5. ¶ 2.c involved denying any alcohol-related arrests despite the 1995 DUI incident; ¶ 2.d involved denying commission of any military offenses despite the resultant 1995 NJP; and ¶ 2.e involved denying arrest for any felony or misdemeanor offenses despite having been arrested the previous month for felony Assault of a Police Officer, felony Escape with Force, and entering a restricted area at the Norfolk airport, and despite having pled guilty to, and been sentenced on, related lesser offenses only two days before this interview.

6. While no Guideline K Security Violation allegations were brought by the Government in the SOR, the record reflects Applicant admitted to leaving two documents marked "Confidential" which he was carrying in connection with an exercise to be conducted overseas ,in an airport VIP lounge. The documents were returned to the Navy by airport personnel.

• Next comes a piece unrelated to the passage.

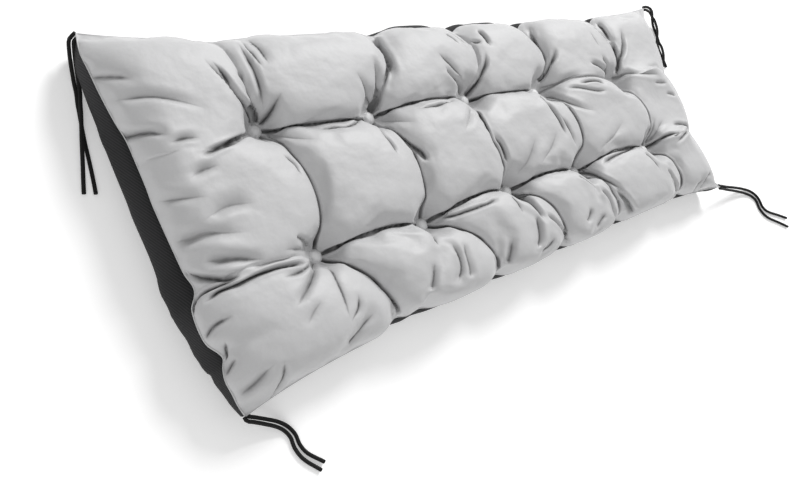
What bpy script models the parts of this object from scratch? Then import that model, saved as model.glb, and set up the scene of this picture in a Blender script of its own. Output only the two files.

7. Government Exhibit 3, at 2.

8. Directive ¶ E2A5.1.3.2. "The falsification was an isolated incident, was not recent, and the individual has subsequently provided correct information voluntarily;" Directive ¶ E2A5.1.3.3. "The individual made prompt, good-faith efforts correct the falsification before being confronted by the facts."

9. Moreover, the Board has held that Personal Conduct Mitigating Condition 3, not Mitigating Condition 2, is the proper guideline to consider when a case involves disclosures by an Applicant that are corrections of an earlier falsification. See ISCR Case No. 97-0289 at 3 (App. Bd. Jan. 22, 1998).